STATED EXERCISE –
Your task is to filter the data below down to the lines holding "scene".
START DATA EXTRACT
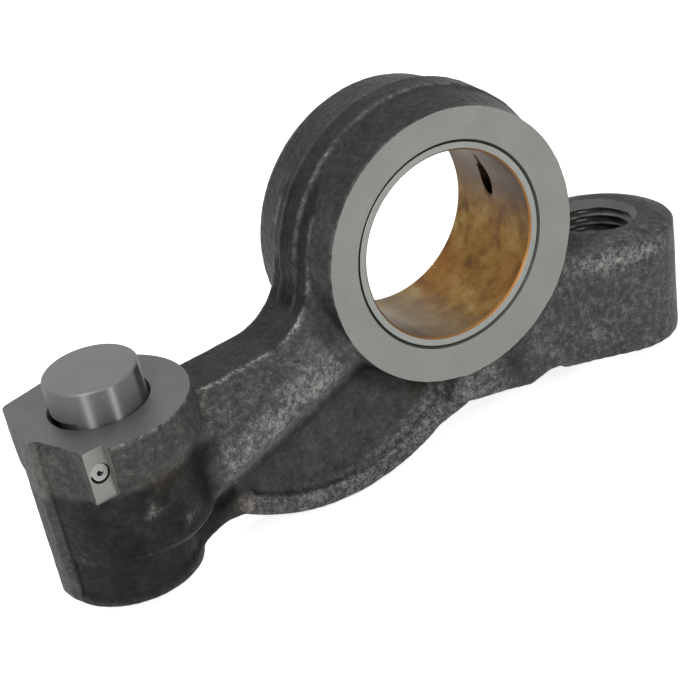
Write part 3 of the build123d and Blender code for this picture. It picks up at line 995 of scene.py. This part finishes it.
def ground_face():
    """Fine-ground hub face: even matt grey."""
    made, kit, shader = material("ground_face")
    patch = kit.noise(110, 3.0)
    fine = kit.noise(3500, 3.0)
    tone = kit.ramp(patch, [(0.3, (0.190, 0.195, 0.179)), (0.7, (0.219, 0.223, 0.204))])
    grain = kit.ramp(fine, [(0.3, 0.94), (0.7, 1.06)])
    kit.feed(shader.inputs["Base Color"], kit.mix(1.0, tone, grain, "MULTIPLY"))
    shader.inputs["Metallic"].default_value = 0.4
    kit.feed(shader.inputs["Roughness"], kit.ramp(patch, [(0.3, 0.5), (0.7, 0.56)]))
    kit.feed(shader.inputs["Normal"], kit.bump(fine, 0.015 * MM, 0.5))
    return made


def plain_metal(name, colour, metallic, roughness, grain=0.02 * MM, spread=0.06):
    """Machined steel with a faint grain."""
    made, kit, shader = material(name)
    patch = kit.noise(200, 4.0)
    fine = kit.noise(3000, 3.0)
    low = tuple(part * (1 - spread) for part in colour)
    high = tuple(part * (1 + spread) for part in colour)
    kit.feed(shader.inputs["Base Color"], kit.ramp(patch, [(0.35, low), (0.65, high)]))
    shader.inputs["Metallic"].default_value = metallic
    rough = kit.ramp(patch, [(0.3, roughness), (0.7, roughness + 0.06)])
    kit.feed(shader.inputs["Roughness"], rough)
    kit.feed(shader.inputs["Normal"], kit.bump(fine, grain, 0.6))
    return made


def satin_steel():
    """Plunger: satin ground steel, whose lights spread along its axis."""
    made, kit, shader = material("satin_steel")
    patch = kit.noise(160, 4.0)
    fine = kit.noise(3500, 3.0)
    tone = kit.ramp(patch, [(0.35, (0.148, 0.151, 0.151)), (0.65, (0.168, 0.168, 0.162))])
    kit.feed(shader.inputs["Base Color"], tone)
    shader.inputs["Metallic"].default_value = 0.9
    kit.feed(shader.inputs["Roughness"], kit.ramp(patch, [(0.3, 0.36), (0.7, 0.41)]))
    # Only the side has grinding lines: the crowned top is plain
    facing = kit.split(kit.new("ShaderNodeNewGeometry").outputs["True Normal"])
    sideways = kit.math("LESS_THAN", kit.math("ABSOLUTE", facing[2]), 0.5)
    kit.feed(shader.inputs["Anisotropic"], sideways)
    shader.inputs["Anisotropic Rotation"].default_value = 0.25
    grinding = kit.new("ShaderNodeTangent")
    grinding.direction_type = "RADIAL"
    grinding.axis = "Z"
    kit.feed(shader.inputs["Tangent"], grinding.outputs["Tangent"])
    kit.feed(shader.inputs["Normal"], kit.bump(fine, 0.01 * MM, 0.5))
    return made


def stained_lining(kit, turn, stain):
    """Bronze with orange stains low on the adjuster's side, painted shade over the upper
    part of the bore and at its lowest, and painted light low down.
    """
    bronze = kit.ramp(
        kit.noise(190, 5.0, 0.62),
        [
            (0.36, (0.115, 0.052, 0.009)),
            (0.46, (0.19, 0.096, 0.016)),
            (0.56, (0.25, 0.155, 0.036)),
            (0.66, (0.34, 0.27, 0.13)),
        ],
    )
    low_side = kit.math("ABSOLUTE", kit.math("ADD", turn, 0.85))
    low_side = kit.clamp(kit.line(low_side, -1.1, 1.0), 0.25, 0.85)
    orange = kit.math("MULTIPLY", kit.ramp(stain, [(0.42, 0.0), (0.62, 1.0)]), low_side)
    lining = kit.mix(orange, bronze, (0.23, 0.088, 0.010))
    # Painted shade over the upper part, painted light low down and painted shade at the
    # lowest: slope and start of the rise round the bore, most of it, and its colour
    for slope, start, most, colour in (
        (1.8, -0.45, 0.95, (0.066, 0.037, 0.018)),
        (-1.8, -1.35, 0.6, (0.19, 0.145, 0.085)),
        (-6.0, -2.0, 0.75, (0.07, 0.045, 0.025)),
    ):
        light_and_shade = kit.math("MULTIPLY", kit.math("SUBTRACT", turn, start), slope)
        light_and_shade = kit.clamp(light_and_shade, 0.0, most)
        light_and_shade = kit.math("MULTIPLY", light_and_shade, kit.math("ADD", stain, 0.5))
        lining = kit.mix(light_and_shade, lining, colour)
    return lining


def bush_metal():
    """Steel back, painted shade in the gap round its outer edge, and a stained bronze
    lining inside.
    """
    made, kit, shader = material("bush_metal")
    x, y, z = kit.split(kit.place())
    across = kit.math("ABSOLUTE", y)
    squares = kit.math("ADD", kit.math("MULTIPLY", x, x), kit.math("MULTIPLY", z, z))
    reach = kit.math("SQRT", squares)
    stain = kit.noise(95, 3.0, 0.55)
    lining = stained_lining(kit, kit.math("ARCTAN2", z, x), stain)

    lined = kit.math("LESS_THAN", reach, LINING_RADIUS)
    between_ends = kit.math("LESS_THAN", across, BUSH_END - LINING_LAND)
    lip = kit.math("GREATER_THAN", across, BUSH_END - LINING_LIP)
    lip = kit.math("MULTIPLY", kit.math("MULTIPLY", lined, lip), 0.8)
    lining = kit.mix(lip, lining, (0.26, 0.115, 0.03))
    # Darker in the groove, where it is deeper than this
    dark_groove = kit.math("GREATER_THAN", reach, BORE_RADIUS + DARK_GROOVE_DEPTH)
    dark_groove = kit.math("MULTIPLY", dark_groove, between_ends)
    lining = kit.mix(dark_groove, lining, (0.035, 0.018, 0.01))
    steel = kit.ramp(stain, [(0.3, (0.216, 0.221, 0.206)), (0.7, (0.240, 0.245, 0.227))])
    colour = kit.mix(lined, steel, lining)
    # Painted shade in the gap between the bush's outer edge and the hub's seat
    gap_shade = kit.math("GREATER_THAN", reach, BUSH_SEAT_RADIUS - GAP_SHADE_WIDTH)
    colour = kit.mix(gap_shade, colour, (0.012, 0.012, 0.012))
    colour = kit.mix(between_ends, colour, lining)
    kit.feed(shader.inputs["Base Color"], colour)
    shader.inputs["Metallic"].default_value = 0.8
    rough = kit.ramp(kit.noise(190, 5.0, 0.62), [(0.3, 0.48), (0.7, 0.38)])
    kit.feed(shader.inputs["Roughness"], rough)
    kit.feed(shader.inputs["Normal"], kit.bump(kit.noise(900, 4.0), 0.03 * MM, 0.5))
    return made


def dress(obj, *materials):
    """Gives an object these materials and no others."""
    obj.data.materials.clear()
    for made in materials:
        obj.data.materials.append(made)


# ---------------------------------------------------------------- camera, light and floor
def add_camera():
    """Camera with the photograph's place, tilt and lens."""
    level = Vector((cos(AZIMUTH), -sin(AZIMUTH), 0))
    outwards = Vector((-sin(AZIMUTH), -cos(AZIMUTH), 0))
    back = outwards * cos(ELEVATION) + Vector((0, 0, sin(ELEVATION)))
    above = back.cross(level)
    right = level * cos(ROLL) + above * sin(ROLL)
    up = above * cos(ROLL) - level * sin(ROLL)
    data = bpy.data.cameras.new("camera")
    data.sensor_width = SENSOR_MM
    data.lens = SENSOR_MM * FOCAL_PX / FRAME_PX
    data.shift_x = (FRAME_PX / 2 - OPTICAL_AXIS_PX[0]) / FRAME_PX
    data.shift_y = (OPTICAL_AXIS_PX[1] - FRAME_PX / 2) / FRAME_PX
    data.clip_start = CLIP_START
    camera = bpy.data.objects.new("camera", data)
    bpy.context.scene.collection.objects.link(camera)
    eye = back * EYE_OFFSET.z - right * EYE_OFFSET.x - up * EYE_OFFSET.y
    turn = Matrix((right, up, back)).transposed().to_4x4()
    camera.matrix_world = Matrix.Translation(eye) @ turn
    bpy.context.scene.camera = camera


def area_light(name, place, target, size, power):
    """Softbox at place, aimed at target."""
    data = bpy.data.lights.new(name, "AREA")
    data.shape = "RECTANGLE"
    data.size, data.size_y = size
    data.energy = power
    light = bpy.data.objects.new(name, data)
    light.location = place
    aim = Vector(target) - Vector(place)
    light.rotation_euler = aim.to_track_quat("-Z", "Y").to_euler()
    bpy.context.scene.collection.objects.link(light)


def seen_directly(kit):
    """1 for rays from the camera, from gloss and through glass, 0 for all other light."""
    path = kit.new("ShaderNodeLightPath")
    seen = path.outputs["Is Camera Ray"]
    for kind in ("Is Glossy Ray", "Is Transmission Ray"):
        seen = kit.math("MAXIMUM", seen, path.outputs[kind])
    return seen


def add_world():
    """Even studio light, with a white background for the camera and for gloss."""
    world = bpy.data.worlds.new("studio")
    bpy.context.scene.world = world
    world.use_nodes = True
    kit = Nodes(world.node_tree)
    light = kit.nodes["Background"]
    light.inputs["Color"].default_value = (1, 1, 1, 1)
    light.inputs["Strength"].default_value = WORLD_LEVEL
    white = kit.new("ShaderNodeBackground")
    white.inputs["Color"].default_value = (1, 1, 1, 1)
    chooser = kit.new("ShaderNodeMixShader")
    for socket, value in zip(
        chooser.inputs, (seen_directly(kit), light.outputs[0], white.outputs[0])
    ):
        kit.feed(socket, value)
    kit.feed(kit.nodes["World Output"].inputs["Surface"], chooser.outputs[0])


def add_floor():
    """Pale table that the part stands on: plain white, with the part's soft shadow."""
    level = cad_bounds[0][2] - FLOOR_GAP
    corners = [(-1, -1), (1, -1), (1, 1), (-1, 1)]
    verts = [(x * FLOOR_REACH, y * FLOOR_REACH, level) for x, y in corners]
    floor = new_object("floor", verts, [(0, 1, 2, 3)])
    made, kit, shader = material("floor_white")
    shader.inputs["Base Color"].default_value = (0.8, 0.8, 0.8, 1)
    shader.inputs["Roughness"].default_value = 0.9
    shader.inputs["Specular IOR Level"].default_value = 0.0
    glow = kit.new("ShaderNodeEmission")
    strength = kit.math("MULTIPLY", seen_directly(kit), FLOOR_GLOW)
    kit.feed(glow.inputs["Strength"], strength)
    total = kit.new("ShaderNodeAddShader")
    kit.feed(total.inputs[0], shader.outputs[0])
    kit.feed(total.inputs[1], glow.outputs[0])
    # Clear from below, so that the part's underside can be looked at
    one_sided = kit.new("ShaderNodeMixShader")
    below = kit.new("ShaderNodeNewGeometry").outputs["Backfacing"]
    clear = kit.new("ShaderNodeBsdfTransparent").outputs[0]
    for socket, value in zip(one_sided.inputs, (below, total.outputs[0], clear)):
        kit.feed(socket, value)
    kit.feed(kit.nodes["Material Output"].inputs["Surface"], one_sided.outputs[0])
    dress(floor, made)


# ---------------------------------------------------------------- build the pieces
forging = forged_blank()
modified(forging, "REMESH", mode="VOXEL", voxel_size=VOXEL)
soften(forging)
roughen(forging)
machine(forging)
paint_zones(forging)
# In the order of FORGED to SPOT_FACED
dress(
    forging,
    forged_skin(),
    ground_face(),
    # Near black: painted shade in the bush seat's chamfer and down the bores and the pin
    # hole
    plain_metal("bored_wall", (0.03, 0.03, 0.029), 0.5, 0.45),
    plain_metal("boss_top", (0.108, 0.112, 0.109), 0.5, 0.45),
    plain_metal("thread_wall", (0.10, 0.10, 0.095), 0.7, 0.4),
    plain_metal("spot_face", (0.185, 0.185, 0.172), 0.5, 0.4, 0.03 * MM, 0.15),
)
sort_surfaces(forging)
finish_mesh(forging, 40)
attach(forging, "arm")
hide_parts("rocker_body")

bush = bush_mesh()
for start, end, lead in ((PORT_START, PORT_END, 0.25), (FEED_START, FEED_END, 0.08)):
    cut(bush, cylinder("tool", start + (start - end) * lead, end, DRILL_RADIUS))
dress(bush, bush_metal())
finish_mesh(bush, 30)
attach(bush, "arm")
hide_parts("shaft_bush")

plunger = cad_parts["plunger"]
dress(plunger, satin_steel())

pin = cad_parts["retaining_pin"]
dress(pin, plain_metal("spring_steel", (0.3, 0.3, 0.29), 0.8, 0.4))

add_camera()
add_world()
add_floor()
for softbox in SOFTBOXES:
    area_light(*softbox)

bpy.context.scene.view_settings.view_transform = "Standard"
END DATA EXTRACT
EXERCISE RESULT –
Write part 3 of the build123d and Blender code for this picture. It picks up at line 995 of scene.py. This part finishes it.
    bpy.context.scene.collection.objects.link(camera)
    bpy.context.scene.camera = camera
    bpy.context.scene.collection.objects.link(light)
    bpy.context.scene.world = world
bpy.context.scene.view_settings.view_transform = "Standard"